Llegando todavía más lejos que el primero de los ministros ingleses, a Ortega se le antoja hasta pasable ese propósito tan igualitario y solidario, tan socialista, de dar uno lo que tiene al otro y complacerse comunalmente de los bienes que aprovechan y favorecen la distribución de lo bueno, sobre todo, de procedencia espiritual: no otra cosa significan la cultura y la comunicación humana que se transmiten de generación en generación por medio del trato y la educación entre semejantes. Ahora bien, lo que no tiene pase, lo que se le antoja intolerable, es verse coaccionado sin remisión a asumir y compartir lo que los demás tienen y degustan.

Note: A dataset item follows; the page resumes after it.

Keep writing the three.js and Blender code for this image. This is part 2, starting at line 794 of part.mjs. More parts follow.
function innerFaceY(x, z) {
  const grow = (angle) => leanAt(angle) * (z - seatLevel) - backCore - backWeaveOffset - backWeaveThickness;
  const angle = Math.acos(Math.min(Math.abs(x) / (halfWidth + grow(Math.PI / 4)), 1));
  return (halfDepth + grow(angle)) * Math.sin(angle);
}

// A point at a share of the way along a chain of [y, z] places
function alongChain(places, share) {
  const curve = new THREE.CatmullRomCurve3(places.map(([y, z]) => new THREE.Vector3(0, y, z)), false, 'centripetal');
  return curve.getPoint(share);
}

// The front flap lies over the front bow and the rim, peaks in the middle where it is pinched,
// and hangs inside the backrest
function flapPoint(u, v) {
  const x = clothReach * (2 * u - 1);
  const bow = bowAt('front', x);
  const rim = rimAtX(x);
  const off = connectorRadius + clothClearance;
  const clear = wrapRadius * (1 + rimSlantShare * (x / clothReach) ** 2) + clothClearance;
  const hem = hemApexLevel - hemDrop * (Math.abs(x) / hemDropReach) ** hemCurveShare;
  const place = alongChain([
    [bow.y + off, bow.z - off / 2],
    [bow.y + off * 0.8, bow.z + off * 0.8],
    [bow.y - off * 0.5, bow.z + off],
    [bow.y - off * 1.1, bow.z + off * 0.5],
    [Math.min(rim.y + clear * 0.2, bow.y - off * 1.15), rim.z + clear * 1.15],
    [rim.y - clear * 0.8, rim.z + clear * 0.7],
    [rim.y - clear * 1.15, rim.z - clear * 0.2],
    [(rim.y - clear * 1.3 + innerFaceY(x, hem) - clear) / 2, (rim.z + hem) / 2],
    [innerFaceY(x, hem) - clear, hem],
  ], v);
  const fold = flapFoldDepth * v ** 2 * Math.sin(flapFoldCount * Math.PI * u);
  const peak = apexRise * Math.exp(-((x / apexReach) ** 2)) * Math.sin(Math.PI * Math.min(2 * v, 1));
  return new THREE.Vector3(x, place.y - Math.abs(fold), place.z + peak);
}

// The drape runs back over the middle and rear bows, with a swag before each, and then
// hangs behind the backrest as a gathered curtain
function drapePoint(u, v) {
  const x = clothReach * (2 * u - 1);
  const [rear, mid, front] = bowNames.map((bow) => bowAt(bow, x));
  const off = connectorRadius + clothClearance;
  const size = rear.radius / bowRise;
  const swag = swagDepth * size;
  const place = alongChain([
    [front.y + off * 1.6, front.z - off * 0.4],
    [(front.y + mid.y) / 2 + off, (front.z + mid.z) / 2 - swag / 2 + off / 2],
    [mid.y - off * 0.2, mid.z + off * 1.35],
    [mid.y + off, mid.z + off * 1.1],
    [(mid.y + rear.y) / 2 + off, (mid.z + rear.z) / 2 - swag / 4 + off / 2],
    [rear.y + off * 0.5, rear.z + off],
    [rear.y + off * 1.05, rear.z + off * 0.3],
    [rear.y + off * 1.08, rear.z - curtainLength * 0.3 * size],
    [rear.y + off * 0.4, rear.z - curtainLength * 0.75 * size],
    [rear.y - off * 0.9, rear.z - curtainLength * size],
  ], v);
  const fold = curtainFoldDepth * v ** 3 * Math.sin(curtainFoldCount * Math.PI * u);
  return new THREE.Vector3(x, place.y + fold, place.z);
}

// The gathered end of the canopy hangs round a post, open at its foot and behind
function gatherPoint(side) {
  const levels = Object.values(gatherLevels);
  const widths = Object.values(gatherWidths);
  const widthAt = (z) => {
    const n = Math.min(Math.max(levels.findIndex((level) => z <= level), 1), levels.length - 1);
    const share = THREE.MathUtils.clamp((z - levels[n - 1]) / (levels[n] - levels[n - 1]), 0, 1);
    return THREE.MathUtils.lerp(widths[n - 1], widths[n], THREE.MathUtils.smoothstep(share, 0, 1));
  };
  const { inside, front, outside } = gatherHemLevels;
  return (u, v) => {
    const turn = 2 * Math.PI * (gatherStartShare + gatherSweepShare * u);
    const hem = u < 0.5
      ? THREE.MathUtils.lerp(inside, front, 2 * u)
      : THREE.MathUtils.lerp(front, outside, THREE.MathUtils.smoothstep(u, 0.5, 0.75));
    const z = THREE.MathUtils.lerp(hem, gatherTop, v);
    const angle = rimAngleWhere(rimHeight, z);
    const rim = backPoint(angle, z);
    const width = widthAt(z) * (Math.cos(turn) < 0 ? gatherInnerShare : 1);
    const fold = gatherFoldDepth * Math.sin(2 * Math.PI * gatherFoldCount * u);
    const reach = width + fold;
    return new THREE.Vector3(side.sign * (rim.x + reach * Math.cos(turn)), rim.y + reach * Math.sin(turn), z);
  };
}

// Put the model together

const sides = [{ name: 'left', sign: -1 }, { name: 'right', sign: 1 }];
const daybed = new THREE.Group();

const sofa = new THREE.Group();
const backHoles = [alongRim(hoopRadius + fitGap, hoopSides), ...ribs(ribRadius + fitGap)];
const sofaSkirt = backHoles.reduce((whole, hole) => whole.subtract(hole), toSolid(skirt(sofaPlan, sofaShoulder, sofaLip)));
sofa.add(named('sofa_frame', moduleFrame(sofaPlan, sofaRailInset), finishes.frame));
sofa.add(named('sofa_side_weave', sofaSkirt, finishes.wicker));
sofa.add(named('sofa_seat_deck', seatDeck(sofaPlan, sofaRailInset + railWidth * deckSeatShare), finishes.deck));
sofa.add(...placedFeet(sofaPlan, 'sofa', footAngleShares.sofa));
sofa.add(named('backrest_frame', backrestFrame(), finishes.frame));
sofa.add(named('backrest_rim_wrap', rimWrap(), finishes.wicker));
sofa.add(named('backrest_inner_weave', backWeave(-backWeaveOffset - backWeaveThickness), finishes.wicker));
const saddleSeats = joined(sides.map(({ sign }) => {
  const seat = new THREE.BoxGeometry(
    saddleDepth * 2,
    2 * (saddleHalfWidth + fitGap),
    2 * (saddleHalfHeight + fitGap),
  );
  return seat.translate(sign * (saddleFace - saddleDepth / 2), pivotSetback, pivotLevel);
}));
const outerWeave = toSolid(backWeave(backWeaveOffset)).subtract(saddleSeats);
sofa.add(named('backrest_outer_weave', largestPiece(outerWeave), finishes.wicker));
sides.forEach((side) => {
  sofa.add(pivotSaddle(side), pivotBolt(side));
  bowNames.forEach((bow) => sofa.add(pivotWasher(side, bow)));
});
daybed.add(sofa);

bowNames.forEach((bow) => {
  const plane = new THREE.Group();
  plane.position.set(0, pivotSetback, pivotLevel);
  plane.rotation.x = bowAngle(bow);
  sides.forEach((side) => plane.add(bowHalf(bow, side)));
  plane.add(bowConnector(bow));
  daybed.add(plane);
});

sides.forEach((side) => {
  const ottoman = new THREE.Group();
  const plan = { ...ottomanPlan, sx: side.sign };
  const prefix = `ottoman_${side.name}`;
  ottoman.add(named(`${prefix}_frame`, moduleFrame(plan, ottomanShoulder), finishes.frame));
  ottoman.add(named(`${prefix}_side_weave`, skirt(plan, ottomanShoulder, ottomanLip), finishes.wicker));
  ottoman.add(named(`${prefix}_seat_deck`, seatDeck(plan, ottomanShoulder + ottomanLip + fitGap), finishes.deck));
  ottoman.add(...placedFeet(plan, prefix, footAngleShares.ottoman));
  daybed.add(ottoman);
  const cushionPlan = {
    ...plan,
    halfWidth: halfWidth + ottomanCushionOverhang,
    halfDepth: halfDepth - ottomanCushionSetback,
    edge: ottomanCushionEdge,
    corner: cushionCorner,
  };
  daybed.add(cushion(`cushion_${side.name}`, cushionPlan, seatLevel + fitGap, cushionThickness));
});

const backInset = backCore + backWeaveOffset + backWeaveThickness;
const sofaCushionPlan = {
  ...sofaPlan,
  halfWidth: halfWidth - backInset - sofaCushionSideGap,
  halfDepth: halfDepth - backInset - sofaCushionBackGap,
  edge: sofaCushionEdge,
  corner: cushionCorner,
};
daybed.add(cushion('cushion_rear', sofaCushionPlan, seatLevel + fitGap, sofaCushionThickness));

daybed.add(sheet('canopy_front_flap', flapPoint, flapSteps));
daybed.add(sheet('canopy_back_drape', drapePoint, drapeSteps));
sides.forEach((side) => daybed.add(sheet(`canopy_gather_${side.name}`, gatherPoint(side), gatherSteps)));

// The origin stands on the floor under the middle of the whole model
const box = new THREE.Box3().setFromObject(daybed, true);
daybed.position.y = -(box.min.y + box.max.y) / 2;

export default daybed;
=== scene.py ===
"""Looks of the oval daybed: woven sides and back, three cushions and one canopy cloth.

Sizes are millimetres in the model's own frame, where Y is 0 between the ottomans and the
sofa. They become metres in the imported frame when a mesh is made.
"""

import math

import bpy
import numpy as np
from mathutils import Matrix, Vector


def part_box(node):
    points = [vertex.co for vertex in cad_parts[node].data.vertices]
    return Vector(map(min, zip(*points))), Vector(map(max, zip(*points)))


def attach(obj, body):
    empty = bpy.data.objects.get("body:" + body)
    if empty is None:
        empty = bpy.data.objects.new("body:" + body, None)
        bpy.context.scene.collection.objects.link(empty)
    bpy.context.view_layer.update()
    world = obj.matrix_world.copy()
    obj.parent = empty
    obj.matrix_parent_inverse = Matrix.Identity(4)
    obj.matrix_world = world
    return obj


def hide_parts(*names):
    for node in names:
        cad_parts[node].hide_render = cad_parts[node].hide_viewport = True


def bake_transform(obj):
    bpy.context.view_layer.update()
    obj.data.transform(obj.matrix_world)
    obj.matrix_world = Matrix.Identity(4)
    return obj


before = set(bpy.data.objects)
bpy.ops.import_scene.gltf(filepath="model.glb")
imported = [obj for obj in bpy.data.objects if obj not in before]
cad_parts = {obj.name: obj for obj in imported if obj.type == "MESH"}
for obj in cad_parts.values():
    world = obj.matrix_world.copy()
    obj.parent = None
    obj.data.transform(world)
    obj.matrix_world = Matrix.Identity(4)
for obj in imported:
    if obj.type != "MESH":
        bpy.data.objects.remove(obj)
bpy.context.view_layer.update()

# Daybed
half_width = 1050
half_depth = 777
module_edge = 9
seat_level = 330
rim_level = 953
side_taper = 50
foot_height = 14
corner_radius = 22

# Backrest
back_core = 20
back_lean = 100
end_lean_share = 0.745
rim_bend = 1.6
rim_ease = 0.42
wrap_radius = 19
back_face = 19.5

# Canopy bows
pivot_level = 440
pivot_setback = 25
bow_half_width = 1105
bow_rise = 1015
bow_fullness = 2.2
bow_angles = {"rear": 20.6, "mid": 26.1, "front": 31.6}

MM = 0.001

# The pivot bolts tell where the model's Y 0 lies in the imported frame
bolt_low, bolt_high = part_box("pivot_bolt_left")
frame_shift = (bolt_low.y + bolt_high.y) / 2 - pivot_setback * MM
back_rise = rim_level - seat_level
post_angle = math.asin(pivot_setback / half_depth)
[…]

He aquí la amenaza última y más severa que acarrea la socialización: "La socialización del hombre es una tarea pavorosa –afirma el filósofo español–. Porque no se contenta con exigirme que lo mío sea para los demás –propósito excelente que no me causa enojo alguno–, sino que me obliga a que lo de los demás sea mío. Por ejemplo: a que adopte las ideas y los gustos de los demás, de todos" (Ortega y Gasset, Socialización del hombre).
El "interés nacional", el "bien público", el patriotismo, la solidaridad, el "fin social", sólo pueden ser admitidos si no se utilizan para arremeter (demasiado) contra la real soberanía del individuo, su constitución y libertad de acción, hasta anularlas. Frente a lo que sostiene cierta escuela absolutista de la alteridad (asimismo, derramada en un heterogéneo espectro filosófico e ideológico, que habla "en el nombre del Otro" a la hora de pergeñar innumerables y, a veces también, dudosos objetivos), diríase que el Otro no tiene por qué ser necesariamente mejor que uno, aunque sí sea incuestionable que los otros son siempre más que uno.

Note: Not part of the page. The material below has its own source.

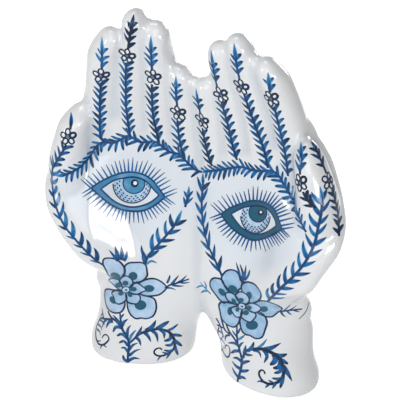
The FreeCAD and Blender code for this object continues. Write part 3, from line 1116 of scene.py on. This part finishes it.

Esta verdad aritmética, esta certeza estadística, que crece, se espesa en la masa y aterriza cómodamente, por ejemplo, en la proverbial máxima "Hacienda somos todos", revela una preponderancia, pero no un valor. Aunque constata un hecho palpable, insinúa asimismo algo más serio que una circunstancia: una grave intimidación.
La exaltación de "lo social" nos sale, en suma y a fin de cuentas, muy cara, no sólo para nuestros bolsillos. Teje ("tejido social") una profunda animadversión y un agresivo resentimiento contra el individuo y la libertad que acaban por enrollarlos y arrollarlos. Tales sentimientos derivan, sin duda, de un estadio anterior al político: "El odio al liberalismo no procede de otra fuente. Porque el liberalismo antes que una cuestión de más o menos en política, es una idea radical sobre la vida: es creer que cada ser humano debe quedar franco para henchir su individual e intransferible destino" (Ortega y Gasset, op. cit.).
Cuando "el actual movimiento socialista en manos de extremistas" apela a "lo social" con el fin de inmiscuirse en la vida privada de las personas, sus ideas y creencias, sus bienes y propiedades, su ámbito de intimidad, sus silencios, retiros y reservas, hace que lo que siempre hacen los enemigos de la libertad: que el todo se entienda como un ente superior a las partes que lo constituyen. ¿Y el Estado, máxima expresión de "lo social"? Responde J. S. Mill: "El valor de un Estado, a la larga, es el valor de los individuos que lo componen" (Sobre la libertad).